One of the two projects that I would like to do the most is producing a local gastronomy map in Northern Cyprus. This has been shaped in my mind while reading the gastronomy issue of beyond.istanbul, the publication of Mekânda Adalet Derneği (Center for Spatial Justice), and Slow Food Revolution. The other project I intend to actualise is a research which will attempt to investigate the process of destruction and urban transformation around Bağdat Avenue in Istanbul through architectural representation tools such as sketches.

Can you tell us a bit about the project you led in Kingsland High Street which focused on the shopkeepers from Turkey?

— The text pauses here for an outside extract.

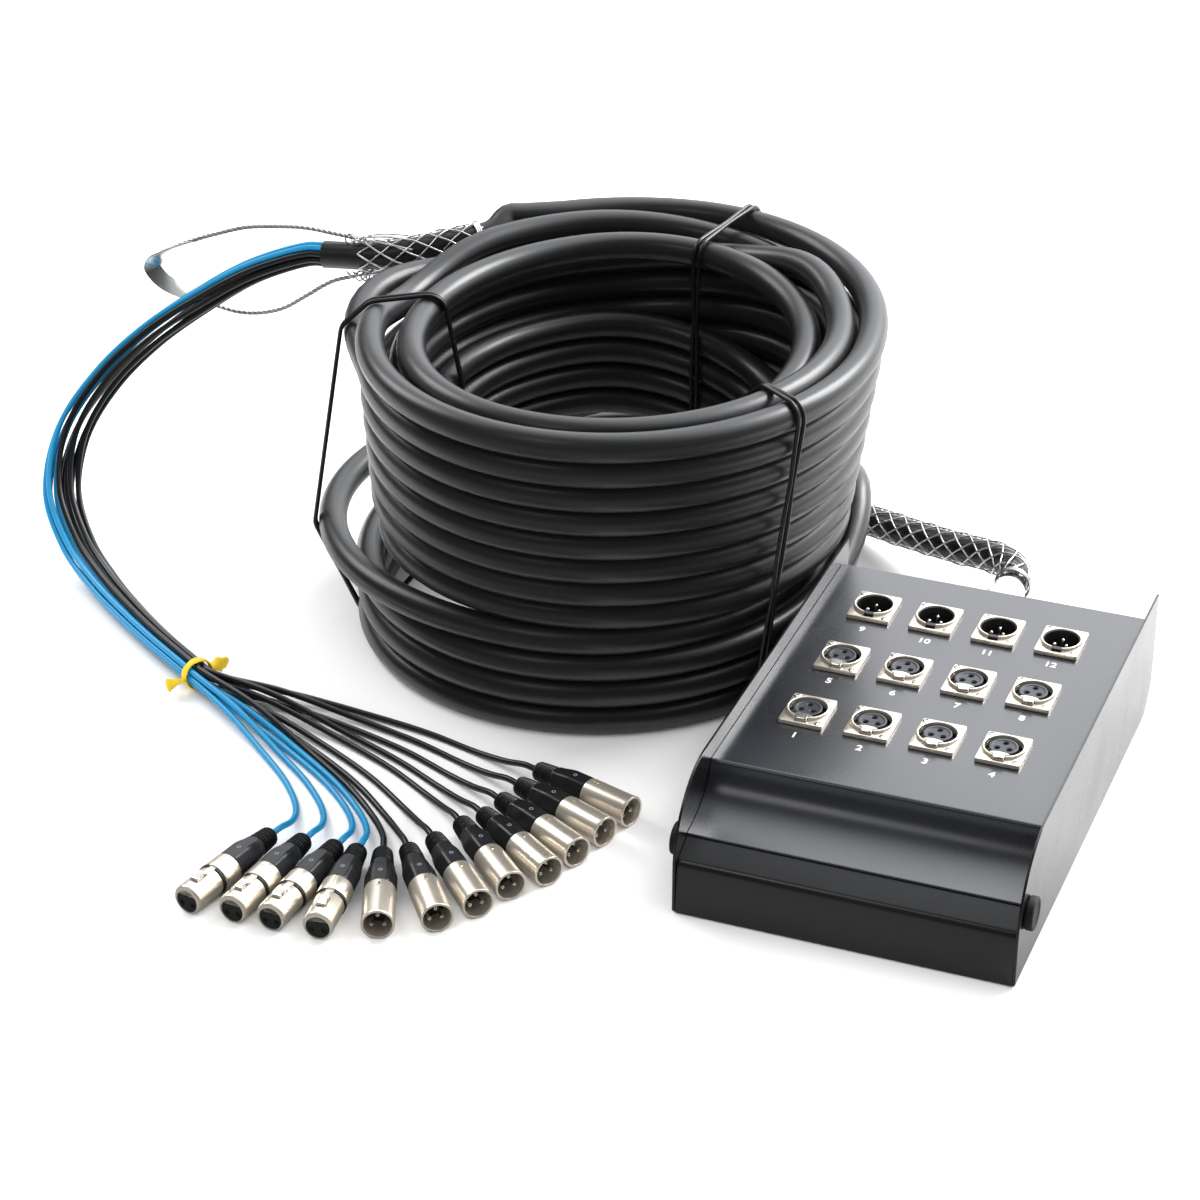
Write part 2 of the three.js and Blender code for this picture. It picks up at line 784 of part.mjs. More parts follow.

I had already produced another version of the Kingsland High Street project during my master’s education, in one of Jane Rendell’s classes. The project appeared within the scope of the term ‘site-writing’, as theorised by Rendell. The term can be defined as a way of rethinking concepts such as subjectivity, writing, and site-specificity; creating (or writing) a new place (or site) by using the relationship between places and subjects in order to redefine or rediscover spatial relationships. My work dealt with Kingsland High Street, an area located in Hackney in which migrants from Africa and Turkey mainly reside, and where there are many shops owned by Turkish residents. I discussed a number of issues with shop owners and employees such as what it meant to be someone of Turkish origin in London, working conditions, politics, tactics they have developed to simply exist in London as a shop owner or citizen, and gender roles. What came to light was a mixture of drawing-collage-writing. I really like the drawing part of the project since I feel it truly represents the façade. I had documented every building on the street before talking to the people in the shops. When we take a look at the drawings, we enter shops of which we know little to nothing about, and the real topics of the research –migration, citizenship, nationalism, subjectivity– run deeper at the ‘venue’ that lies between the two fronts of the street, with quotes from the interviews and the written piece that accompanies the drawing.